Implement a function to verify gradients numerically:

def check_gradient(f, x, epsilon=1e-5):
    """
    Compare analytical gradient to numerical approximation.

    Numerical gradient: (f(x+ε) - f(x-ε)) / (2ε)
    """
    # TODO: Implement
    # Return True if analytical and numerical match within tolerance
    pass

Challenge Exercises¶

Exercise 2.9: Matrix Gradient¶

For matrix multiplication Y = XW where X is (N, D) and W is (D, M):

a) What is the shape of ∂L/∂W given ∂L/∂Y? b) Derive the formula for ∂L/∂X c) Implement both gradients

def matmul_backward(X, W, grad_Y):
    """
    Returns: (grad_X, grad_W)
    """
    # TODO
    pass

Exercise 2.10: Build a Simple Neural Network¶

Using your autograd system, build a 2-layer neural network:

def forward(x, W1, b1, W2, b2):
    """
    z1 = x @ W1 + b1
    a1 = relu(z1)
    z2 = a1 @ W2 + b2
    return z2
    """
    pass

def backward(x, W1, b1, W2, b2, grad_output):
    """
    Return gradients for all parameters.
    """
    pass

Exercise 2.11: Gradient Flow Analysis¶

Consider a 10-layer network where each layer multiplies by 2.

a) If the final gradient is 1, what is the gradient at layer 1? b) What if each layer multiplies by 0.5? c) This demonstrates vanishing/exploding gradients.
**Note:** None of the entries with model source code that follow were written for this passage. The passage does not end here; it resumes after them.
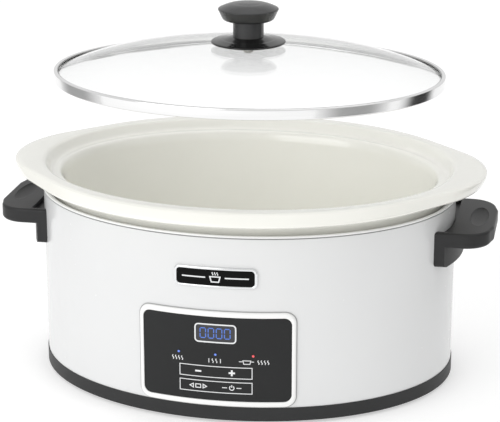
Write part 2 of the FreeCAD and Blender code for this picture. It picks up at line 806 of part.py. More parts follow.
def make_handles():
    half = size("handle_half_width")
    top = size("handle_top")
    low = top - size("handle_slab")
    reach = size("handle_reach")
    corner = DRIVING["handle_corner"]
    root = 150.0
    shoulder = 190.0
    nose = (212.3, 33.0)
    flat = 24.0
    slab = padded("handle_slab", [
        (root, -half), (shoulder, -half, corner), (nose[0], -nose[1]), (reach, -flat),
        (reach, flat), (nose[0], nose[1], corner), (shoulder, half), (root, half),
    ], low, top)
    dressed(slab, "Fillet", 2.2, lambda e: at_height(top.value)(e) and e.BoundBox.XMax > root + 1)
    dressed(slab, "Fillet", 2.6, lambda e: at_height(low.value)(e) and e.BoundBox.XMax > root + 1)
    ring = oval_prism("handle_plate_ring", size("handle_plate_stand"), 100, 160)
    box = block("handle_plate_box", (130, 200), (-half, half), (size("handle_plate_bottom"), top))
    rounded_box = rounded("handle_plate_corners", box, edges_along(box, ACROSS_LENGTH), 4.0)
    plate = common("handle_plate", ring, rounded_box)
    core = oval_prism("handle_core", SHELL_OUT, 90, 170)
    pocket = block("handle_pocket", (130, 181.5), (-half + 4.6, half - 4.6), (top - 4, top + OVERCUT))
    dish = doc.addObject("Part::Ellipsoid", "handle_dish")
    for prop, radius in (("Radius1", 3.4), ("Radius2", 7.6), ("Radius3", 26.0)):
        bind(dish, prop, radius)
    move(dish, 200.5, 0, top + 0.4)
    bores = []
    for n, y in enumerate((HANDLE_SCREW_Y, -HANDLE_SCREW_Y), start=1):
        bore = doc.addObject("Part::Cylinder", f"handle_bore_{n}")
        bind(bore, "Radius", 1.9)
        bind(bore, "Height", 12.2)
        bores.append(pointing_out(bore, y, -6.0, HANDLE_SCREW_Z))
    handle = cut("handle_right", fuse("handle_solid", slab, plate), core, pocket, dish, *bores)
    keep("handle_right", handle)
    keep("handle_left", mirrored("handle_left", handle, ACROSS_LENGTH))
    screws = []
    for n, y in enumerate((HANDLE_SCREW_Y, -HANDLE_SCREW_Y), start=1):
        screw = revolved(f"handle_screw_{n}", [
            (0, 1.8), (3.4, 1.8), (3.4, 3.9), (1.75, 3.9), (1.75, 11.0), (0, 11.8),
        ])
        pointing_out(screw, y, -6.0, HANDLE_SCREW_Z)
        screws.append(screw)
    pair = group("handle_screw_pair", *screws)
    keep("handle_screws", group("handle_screws", pair, mirrored("handle_screws_left", pair, ACROSS_LENGTH)))


# ---------------------------------------------------------------- crock

def eared_outline(length, width, reach, tip, height):
    """An oval with a rounded tip beyond each end, joined by lines that touch both."""
    centre = reach - tip
    low, high = 0.0, math.pi / 2

    def gap(angle):
        support = math.hypot(length * math.cos(angle), width * math.sin(angle))
        return support - (centre * math.cos(angle) + tip)

    for _ in range(60):
        middle = (low + high) / 2
        if gap(middle) < 0:
            low = middle
        else:
            high = middle
    angle = (low + high) / 2
    support = math.hypot(length * math.cos(angle), width * math.sin(angle))
    on_oval = Vector(length ** 2 * math.cos(angle), width ** 2 * math.sin(angle), height * support) / support
    on_tip = Vector(centre + tip * math.cos(angle), tip * math.sin(angle), height)

    def corner(point, x, y):
        return Vector(point.x * x, point.y * y, height)

    oval_curve = Part.Ellipse(Vector(0, 0, height), length, width)
    turn = math.atan2(on_oval.y / width, on_oval.x / length)
    edges = [
        Part.ArcOfEllipse(oval_curve, turn, math.pi - turn),
        Part.LineSegment(corner(on_oval, -1, 1), corner(on_tip, -1, 1)),
        Part.Arc(corner(on_tip, -1, 1), Vector(-reach, 0, height), corner(on_tip, -1, -1)),
        Part.LineSegment(corner(on_tip, -1, -1), corner(on_oval, -1, -1)),
        Part.ArcOfEllipse(oval_curve, math.pi + turn, 2 * math.pi - turn),
        Part.LineSegment(corner(on_oval, 1, -1), corner(on_tip, 1, -1)),
        Part.Arc(corner(on_tip, 1, -1), Vector(reach, 0, height), corner(on_tip, 1, 1)),
        Part.LineSegment(corner(on_tip, 1, 1), corner(on_oval, 1, 1)),
    ]
    return Part.Wire([edge.toShape() for edge in edges])


def make_crock():
    low = DRIVING["flange_bottom"]
    high = DRIVING["flange_top"]
    flange = doc.addObject("Part::Feature", "crock_flange")
    # each level: half length, half width, how far the ear stops short, ear radius, height
    flange.Shape = Part.makeLoft([
        eared_outline(length, width, DRIVING["ear_reach"] - short, tip, height)
        for length, width, short, tip, height in (
            (189.5, 158.5, 4.6, 96.0, low - 1.9), (189.6, 160.0, 3.0, 97.0, low + 0.4),
            (189.0, 154.2, 0.0, 89.0, high - 1.2), (187.6, 152.2, 1.2, 88.0, high))
    ], True, True)
    wall = oval_stack("crock_wall", [
        (-36.0, size("crock_bottom")), (-30.0, size("crock_bottom") + 2.0), (-26.0, 39.0),
        (-23.5, 46.0), (-8.0, 161.0), (-6.0, size("seat_level")),
    ])
    seat = oval_stack("crock_seat", [
        (-7.0, size("seat_level")), (-2.5, size("flange_top")), (-1.5, size("flange_top") + OVERCUT),
    ])
    bowl = oval_stack("crock_bowl", [
        (-54.0, size("crock_floor")), (-46.0, size("crock_floor") + 1.0),
        (-37.5, size("crock_floor") + 5.0), (-32.5, size("crock_floor") + 13.0),
        (-18.0, size("seat_level") - 5.0), (-16.0, size("seat_level") + 1.0),
    ])
    keep("crock", cut("crock", fuse("crock_solid", wall, flange), seat, bowl))


# ---------------------------------------------------------------- lid

LID_LENGTH = size("lid_half_length")
LID_WIDTH = size("lid_half_width")
GLASS_EDGE = 0.991
GLASS_LEVELS = (0.95, 0.9, 0.83, 0.74, 0.62, 0.48, 0.34, 0.2)


def glass_height(share):
    """Height of the dome above the glass's edge at a share of the way out."""
    return DRIVING["glass_rise"] * (1 - share ** 3)


def lid_stack(name, levels):
    """A solid through lid ovals, each level a (share of full size, height) pair."""
    solid = doc.addObject("Part::Loft", name)
    solid.Sections = [oval(f"{name}_level{n}", LID_LENGTH * share, LID_WIDTH * share, height)
                      for n, (share, height) in enumerate(levels, start=1)]
    solid.Solid = True
    solid.Ruled = True
    return solid


def make_lid():
    low = size("lid_bottom")
    high = low + size("lid_rim_height")
    sheet_metal = size("lid_rim_sheet")
    band = oval_ring("rim_band", 0.0, -size("lid_rim_depth"), low, high, LID_LENGTH, LID_WIDTH)
    channel = oval_ring("rim_channel", -sheet_metal, -size("lid_rim_depth") - 2, low + sheet_metal,
                        high - sheet_metal, LID_LENGTH, LID_WIDTH)
    keep("lid_rim", cut("lid_rim", band, channel))
    edge_low = low + 2.1
    edge_high = edge_low + size("glass_thickness")
    dome = [(share, edge_high + glass_height(share) - glass_height(GLASS_EDGE)) for share in GLASS_LEVELS]
    outside = [(GLASS_EDGE, edge_low), (GLASS_EDGE, edge_high)] + dome
    inside = [(0.962, edge_low - 0.3)]
    inside += [(share, height - size("glass_thickness")) for share, height in dome]
    bore = rod("glass_bore", 4.0, (0, 0, 200), 150)
    glass = cut("lid_glass", lid_stack("glass_outer", outside), lid_stack("glass_inner", inside), bore)
    keep("lid_glass", glass)
    crown = dome[-1][1]
    gasket = rod("gasket_disc", 16.0, (0, 0, crown), size("skirt_bottom") - crown)
    keep("knob_gasket", cut("knob_gasket", gasket, rod("gasket_bore", 3.0, (0, 0, 250), 60)))
    under = crown - size("glass_thickness")
    washer = rod("washer_disc", 8.0, (0, 0, under - 1.2), 1.2)
    keep("lid_washer", cut("lid_washer", washer, rod("washer_bore", 2.7, (0, 0, 250), 60)))
    screw = revolved("lid_screw_turn", [
        (0, under - 4.0), (3.6, under - 4.0), (4.6, under - 3.0), (4.6, under - 1.2), (2.4, under - 1.2),
        (2.4, size("skirt_top") + 9.0), (1.8, size("skirt_top") + 9.6), (0, size("skirt_top") + 9.6),
    ])
    keep("lid_screw", screw)


def make_knob():
    low = size("skirt_bottom")
    stem = size("stem_radius")
    radius = size("skirt_radius")
    top = size("skirt_top")
    skirt = revolved("skirt_turn", [
        (2.7, low), (radius - 1.2, low), (radius, low + 0.5), (radius - 0.3, low + 1.2),
        (stem + 5, top - 1.1, -14.0), (stem, top + 0.6), (2.7, top + 0.6),
    ])
    keep("knob_skirt", skirt)
    cap = size("cap_radius")
    grip_low = top + 0.6
    bore = 2.5
    depth = size("skirt_top") + 10.6
    crown = cap - 0.5
    rise = size("cap_top") - size("cap_rim")
    dome = (crown.value ** 2 + rise.value ** 2) / (2 * rise.value)
    grip = revolved("grip_turn", [
        (bore, grip_low), (stem, grip_low), (stem, size("cap_low") - 0.4), (stem + 6, size("cap_low")),
        (cap - 4.3, size("cap_low") + 1.7), (cap, size("cap_rim") - 0.4), (crown, size("cap_rim"), dome),
        (0, size("cap_top")), (0, depth), (bore, depth),
    ])
    keep("knob_grip", grip)


MAKERS = (
    make_feet, make_base_pan, make_base_screws, make_outer_shell, make_rim_ring, make_liner, make_heater,
    make_well_fixings, make_sensors, make_power_board, make_bezel, make_fascia, make_display, make_lamps,
    make_keys, make_control_board, make_badge, make_gland, make_handles, make_crock, make_lid, make_knob,
)


def main():
    for maker in MAKERS:
        maker()
    doc.recompute()
    for item in doc.Objects:
        if "Invalid" in item.State or "Error" in item.State:
            reason = f"{item.State} {item.getStatusString()}"
            raise RuntimeError(f"{item.Name} ({item.Label}) did not rebuild: {reason}")
    for name, item in nodes.items():
        shape = item.Shape
        if shape.isNull() or not shape.isValid() or not shape.Solids:
            raise RuntimeError(f"{name} has no valid solid")
    os.makedirs("parts", exist_ok=True)
    for name, item in nodes.items():
        item.Shape.exportStep(f"parts/{name}.step")
        print(f"{name:22s} {len(item.Shape.Solids)} solid(s) {item.Shape.Volume / 1000:9.2f} cm3")


main()
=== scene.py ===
"""Looks of the oval slow cooker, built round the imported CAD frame. Metres, CAD frame."""

import json
import math

import bmesh
import bpy
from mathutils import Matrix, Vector


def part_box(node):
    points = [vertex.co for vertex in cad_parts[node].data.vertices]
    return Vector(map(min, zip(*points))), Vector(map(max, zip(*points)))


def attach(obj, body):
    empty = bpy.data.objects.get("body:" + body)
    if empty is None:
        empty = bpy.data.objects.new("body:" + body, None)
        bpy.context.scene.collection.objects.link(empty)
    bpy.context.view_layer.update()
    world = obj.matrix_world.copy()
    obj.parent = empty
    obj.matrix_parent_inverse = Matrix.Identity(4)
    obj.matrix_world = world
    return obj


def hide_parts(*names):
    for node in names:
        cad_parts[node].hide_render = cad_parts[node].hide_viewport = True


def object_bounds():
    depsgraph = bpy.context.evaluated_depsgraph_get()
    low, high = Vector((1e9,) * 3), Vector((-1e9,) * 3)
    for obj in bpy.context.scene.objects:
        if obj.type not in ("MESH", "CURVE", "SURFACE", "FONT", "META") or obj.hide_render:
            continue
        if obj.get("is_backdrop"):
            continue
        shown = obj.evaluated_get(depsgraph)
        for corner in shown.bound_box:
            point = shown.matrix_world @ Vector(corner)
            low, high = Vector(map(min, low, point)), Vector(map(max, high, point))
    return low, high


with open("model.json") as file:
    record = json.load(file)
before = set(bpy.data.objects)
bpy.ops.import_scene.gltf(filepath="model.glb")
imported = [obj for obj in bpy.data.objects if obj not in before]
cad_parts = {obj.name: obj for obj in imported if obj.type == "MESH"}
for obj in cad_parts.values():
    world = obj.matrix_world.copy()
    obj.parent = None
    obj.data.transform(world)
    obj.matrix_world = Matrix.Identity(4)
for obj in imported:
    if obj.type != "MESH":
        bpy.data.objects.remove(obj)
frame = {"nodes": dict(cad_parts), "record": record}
CAD_LOW, CAD_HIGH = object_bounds()

MM = 0.001
AROUND = 240          # points round each oval


# ---------------------------------------------------------------- the frame's own measures

SHELL_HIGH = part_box("outer_shell")[1]
SHELL_INSET = 0.57 * MM      # the body oval, which offsets start from, lies this far outside the shell's box
BODY_A = SHELL_HIGH.x + SHELL_INSET
BODY_B = SHELL_HIGH.y + SHELL_INSET
CROCK_LOW, CROCK_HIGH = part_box("crock")
RIM_LOW, RIM_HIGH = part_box("lid_rim")
GLASS_LOW, GLASS_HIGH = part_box("lid_glass")
SKIRT_LOW, SKIRT_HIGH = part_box("knob_skirt")
GRIP_LOW, GRIP_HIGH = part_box("knob_grip")
FASCIA_LOW, FASCIA_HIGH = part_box("fascia")
BEZEL_LOW, BEZEL_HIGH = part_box("control_bezel")
BADGE_LOW, BADGE_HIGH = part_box("badge_frame")
PLATE_LOW, PLATE_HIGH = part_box("badge_plate")
SCREEN_LOW, SCREEN_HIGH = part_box("display_window")


# ---------------------------------------------------------------- materials

def socket(shader, name, value):
    shader.inputs[name].default_value = value


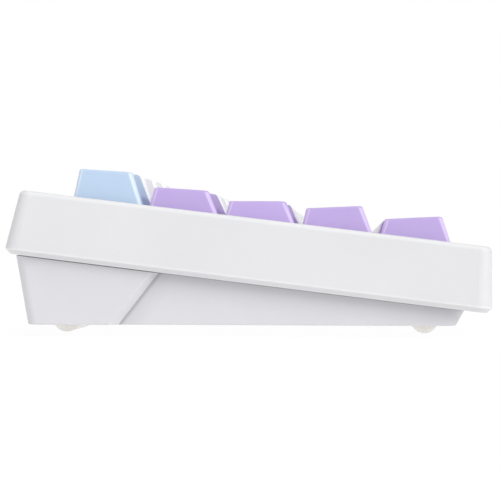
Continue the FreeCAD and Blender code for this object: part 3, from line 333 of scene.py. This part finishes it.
def laminate(name):
    """Circuit board: lacquer over woven glass, with paler runs where copper lies under it."""
    n = Nodes(name)
    weave = n.sum(n.add("ShaderNodeTexWave", {"Vector": n.place, "Scale": 520.0, "Distortion": 0.4},
                        bands_direction="X").outputs["Fac"],
                  n.add("ShaderNodeTexWave", {"Vector": n.place, "Scale": 520.0, "Distortion": 0.4},
                        bands_direction="Y").outputs["Fac"], "MULTIPLY")
    runs = n.add("ShaderNodeTexBrick", {"Vector": n.place, "Scale": 90.0, "Mortar Size": 0.035,
                                        "Color1": (0, 0, 0, 1), "Color2": (0.15, 0.15, 0.15, 1),
                                        "Mortar": (1, 1, 1, 1)})
    tone = n.mix(runs.outputs["Color"], linear((18, 40, 34)), linear((34, 72, 58)))
    tone = n.mix(n.sum(weave, 0.14, "MULTIPLY"), tone, linear((70, 110, 92)))
    tone = n.mix(n.sum(n.edges(0.2), 0.5, "MULTIPLY"), tone, linear((170, 160, 110)))
    n.bump(n.sum(weave, runs.outputs["Fac"]), 0.02)
    return n.finish(tone, n.span(n.noise(6.0), 0.3, 0.7, 0.28, 0.4))


def rubber(name):
    """Milky silicone rubber: dull, a little see-through, with grit pressed into its sole."""
    n = Nodes(name)
    cloud = n.noise(7.0, detail=4.0)
    grit = n.span(n.noise(0.5, detail=4.0, roughness=0.75), 0.60, 0.74)
    low = n.span(n.add("ShaderNodeSeparateXYZ", {"Vector": n.place}).outputs["Z"], 0.0014, 0.0)
    tone = n.mix(n.span(cloud, 0.3, 0.7), linear((226, 223, 217)), linear((240, 238, 234)))
    tone = n.mix(n.sum(n.sum(grit, low, "MULTIPLY"), 0.55, "MULTIPLY"), tone, linear((120, 112, 100)))
    tone = n.mix(n.sum(n.edges(0.5), 0.3, "MULTIPLY"), tone, linear((249, 248, 246)))
    n.bump(n.sum(n.noise(0.35, detail=3.0), n.sum(grit, 0.4, "MULTIPLY")), 0.02)
    n.shader.inputs["Subsurface Radius"].default_value = (0.003, 0.0028, 0.0025)
    return n.finish(tone, n.span(cloud, 0.3, 0.7, 0.52, 0.68), Subsurface_Weight=0.3)


def electronics(name):
    """Black epoxy packages, satin with a fine matte grain."""
    n = Nodes(name)
    fine = n.noise(0.12, detail=3.0)
    tone = n.mix(n.span(n.noise(3.0), 0.3, 0.7), linear((20, 20, 22)), linear((34, 34, 37)))
    tone = n.mix(n.sum(n.edges(0.12), 0.5, "MULTIPLY"), tone, linear((90, 90, 95)))
    n.bump(fine, 0.01)
    return n.finish(tone, n.span(fine, 0.3, 0.7, 0.42, 0.58))


def ink(name):
    """Dyed legend: dark grey that lets the cap's grain through."""
    n = Nodes(name)
    fine = n.noise(0.16, detail=3.0, roughness=0.65)
    tone = n.mix(n.span(fine, 0.25, 0.75), linear((54, 54, 66)), linear((76, 76, 88)))
    n.bump(fine, 0.008)
    return n.finish(tone, n.span(fine, 0.3, 0.7, 0.50, 0.62))


def floor_finish(name):
    """A light table: it glows evenly and takes only faint shadows."""
    n = Nodes(name)
    cloud = n.noise(300, detail=2.0)
    tone = n.mix(n.span(cloud, 0.3, 0.7), (0.12, 0.12, 0.121, 1), (0.13, 0.13, 0.131, 1))
    return n.finish(tone, n.span(cloud, 0.3, 0.7, 0.85, 0.92), Specular_IOR_Level=0.0,
                    Emission_Color=(1, 1, 1, 1), Emission_Strength=0.90)


FINISH = {
    "case_plastic": moulded("case_white", (222, 222, 224), 0.50, grain=0.32, depth=0.010, edge_width=0.9,
                            mottle=0.012, gloss=0.45, crease_shade=0.14, edge_wear_and_highlight=(0.30, 0.06)),
    "base_plastic": moulded("base_white", (219, 218, 222), 0.55, grain=0.42, depth=0.014, edge_width=0.7,
                            mottle=0.015, gloss=0.4, crease_shade=0.18, reach=2.5, shut=0.75,
                            shadow=step_shadow),
    "purple_caps": moulded("cap_purple", (184, 163, 218), 0.46, grain=0.22, depth=0.009, edge_width=0.75,
                           mottle=0.02, gloss=0.5, subsurface=0.06, edge_wear_and_highlight=(0.10, 0.02), corner=(218, 200, 240)),
    "blue_caps": moulded("cap_blue", (185, 206, 231), 0.46, grain=0.22, depth=0.009, edge_width=0.75,
                         mottle=0.02, gloss=0.5, subsurface=0.06, edge_wear_and_highlight=(0.10, 0.02), corner=(220, 234, 248)),
    "white_caps": moulded("cap_white", (240, 240, 243), 0.46, grain=0.22, depth=0.009, edge_width=0.75,
                          mottle=0.012, gloss=0.5, subsurface=0.06),
    "plate_paint": painted_plate("plate_powder_coat"),
    "board_laminate": laminate("board_lacquer"),
    "component_black": electronics("component_epoxy"),
    "socket_steel": metal("socket_nickel", (206, 206, 204), 0.26, along=(1, 1, 6)),
    "screw_steel": metal("screw_zinc", (150, 152, 158), 0.34),
    "spring_steel": metal("spring_drawn_steel", (196, 197, 200), 0.24, along=(3, 3, 0.4)),
    "contact_brass": metal("contact_copper_alloy", (206, 156, 92), 0.3, along=(1, 1, 0.3), tarnish=(120, 78, 40)),
    "switch_lower": clear_plastic("switch_lower_nylon", (212, 214, 220), 0.42),
    "switch_upper": clear_plastic("switch_upper_polycarbonate", (224, 227, 232), 0.24),
    "stabiliser_plastic": clear_plastic("stabiliser_nylon", (218, 220, 222), 0.4),
    "foot_rubber": rubber("foot_silicone"),
}
STEM_FINISH = moulded("switch_stem", (226, 150, 168), 0.32, grain=0.3, depth=0.004, edge_width=0.2, mottle=0.02)
INK = ink("legend_dye")


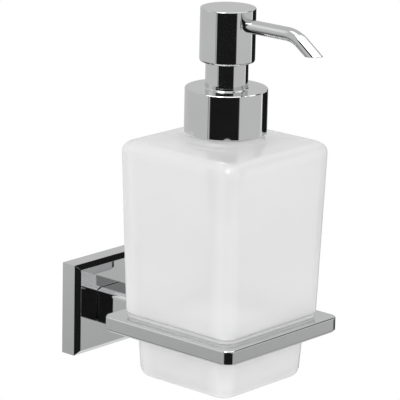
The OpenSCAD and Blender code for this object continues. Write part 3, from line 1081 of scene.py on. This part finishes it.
@dataclass
class Holder(SubAssembly):
    """The square arm, the ring, the screws between them and the liner in the ring."""

    arm_edge: float = 2.6
    arm_steps: int = 9
    notch_reach: float = 20.0
    groove_width: float = 0.55
    groove_depth: float = 1.1
    edge: float = 0.16
    ring_corner: float = 4.1
    ring_bevel: float = 1.2
    ring_drop: float = 0.8
    ring_upper_edge: float = 0.8
    ring_rim: float = 2.5
    opening: float = 59.3
    opening_corner: float = 7.6
    screw_head_r: float = 2.75
    screw_head: float = 3.0
    screw_r: float = 1.5
    screw_edge: float = 0.22
    socket_r: float = 1.45
    socket_depth: float = 1.6
    sink_r: float = 2.85
    sink_depth: float = 3.3
    bore_wall: float = 2.45
    skirt_wall: float = 0.95
    bore_corner: float = 6.6
    seat_corner: float = 5.9
    seat_rise: float = 0.35
    seat_width: float = 1.85

    def build(self) -> None:
        """Builds and dresses all pieces of the holder."""
        self.frame_box, self.screws = NodeBox.of("holder_ring"), NodeBox.of("ring_screws")
        self.ring_low = self.frame_box.low.z - self.ring_drop
        self.screw_x = self.screws.size.x / 2 - self.screw_head_r
        self.arm()
        self.ring()
        self.ring_screws()
        self.liner()

    def arm(self) -> None:
        """The arm: a rounded square bar with a ledge under the ring."""
        box, front = NodeBox.of("arm"), NodeBox.of("escutcheon").low.y
        side = rounded_square(box.size.x, self.arm_edge, self.arm_steps)
        root = rounded_square(box.size.x - 2 * self.groove_depth,
                              self.arm_edge - self.groove_depth, self.arm_steps)
        places = ((root, front), (root, front - self.groove_width),
                  (side, front - self.groove_width), (side, box.low.y))
        arm = stack("stock", [[Vector((x, y, z)) for x, z in loop] for loop, y in places],
                    Shape.CAPPED)
        back, reach = self.frame_box.high.y, self.notch_reach
        cut(arm, block((-reach, back - 2 * reach, self.ring_low), (reach, back, reach)))
        for x in (-self.screw_x, self.screw_x):
            cut(arm, rod(x, self.screws.middle.y, box.low.z - PAST,
                         box.low.z + self.sink_depth, self.sink_r))
        self.place(eased(arm, "arm_bar", self.edge))

    def ring(self) -> None:
        """The ring: square bars, rounded corners, and a bevel along the lower outer edge."""
        box, low = self.frame_box, self.ring_low
        half, inner, high = box.size.x / 2, self.opening / 2, box.high.z
        outline = rounded_outline([
            Corner(half - self.ring_bevel, low, 0.6), Corner(half, low + self.ring_bevel, 0.6),
            Corner(half, high, self.ring_upper_edge), Corner(inner, high, 0.25),
            Corner(inner, low, 0.3)], steps=8)

        def corner(out: float, _: float) -> float:
            """The corner radius, which follows the rim outside and the opening inside.

            Args:
                out: half the square's side.
                _: its height, which changes nothing here.

            Returns:
                The corner radius.
            """
            if out > half - self.ring_rim:
                return self.ring_corner - (half - out)
            widening = (self.ring_corner - self.opening_corner) / (half - inner)
            return self.opening_corner + (out - inner) * widening

        self.place(stack("ring_frame", square_loops(outline, corner, box.middle.y), Shape.RING))

    def ring_screws(self) -> None:
        """The two screws that hold the ring on the arm's ledge."""
        box = self.screws
        screw = rod(0, 0, 0, self.screw_head, self.screw_head_r)
        cut(screw, rod(0, 0, self.screw_head - PAST, box.size.z, self.screw_r), "UNION")
        cut(screw, rod(0, 0, -PAST, self.socket_depth, self.socket_r, 6))
        places = [(x, box.middle.y, box.low.z) for x in (-self.screw_x, self.screw_x)]
        self.place(spread("ring_fixing_screws", places,
                          eased(screw, "one_ring_screw", self.screw_edge, 2)))

    def liner(self) -> None:
        """The liner: a skirt inside the ring and a thin flange on top of it."""
        box, shelf = NodeBox.of("glass_liner"), self.frame_box.high.z
        half, low, top = box.size.x / 2, box.low.z, box.high.z
        bore = half - self.bore_wall
        skirt, lip = bore + self.skirt_wall, top + self.seat_rise
        outline = rounded_outline([
            Corner(bore, low, 0.2), Corner(skirt, low, 0.2), Corner(skirt, shelf, 0.05),
            Corner(half, shelf, 0.15), Corner(half, lip, 0.3),
            Corner(half - 0.6, lip - 0.05, 0.1), Corner(half - 1.0, top + 0.12, 0.0),
            Corner(half - 1.4, top + 0.02, 0.0), Corner(half - 1.9, top - 0.02, 0.0),
            Corner(bore, top - 0.02, 0.25)], steps=4)

        def corner(out: float, z: float) -> float:
            """The corner radius, smaller in the lip round the bottle's foot.

            Args:
                out: half the square's side.
                z: its height.

            Returns:
                The corner radius.
            """
            if z > shelf + 0.01 and out > half - self.seat_width:
                return self.seat_corner - (half - out)
            return self.bore_corner + min(out - bore, self.skirt_wall)

        self.place(stack("ring_liner", square_loops(outline, corner, box.middle.y), Shape.RING))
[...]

Propose a solution.

Checking Your Work¶

Test suite: See code/stage-02/tests/test_value.py for expected behavior
Reference implementation: Compare with code/stage-02/value.py
Self-check: Use numerical gradient checking to verify your derivatives

Mini-Project: Autograd Engine¶

Build a complete automatic differentiation engine that can train a small neural network.

Requirements¶

Value class: Implement forward and backward for +, *, -, /, **
Activations: Add tanh, relu, and sigmoid with proper gradients
Training: Train a 2-layer MLP to learn XOR

Deliverables¶

[ ] Value class with all basic operations
[ ] Gradient checking (numerical vs. autograd)
[ ] XOR network that converges to <0.01 loss
[ ] Visualization of the computational graph (optional)

Extension¶

Add support for matrix operations (matmul, sum, mean). Can you train a simple image classifier?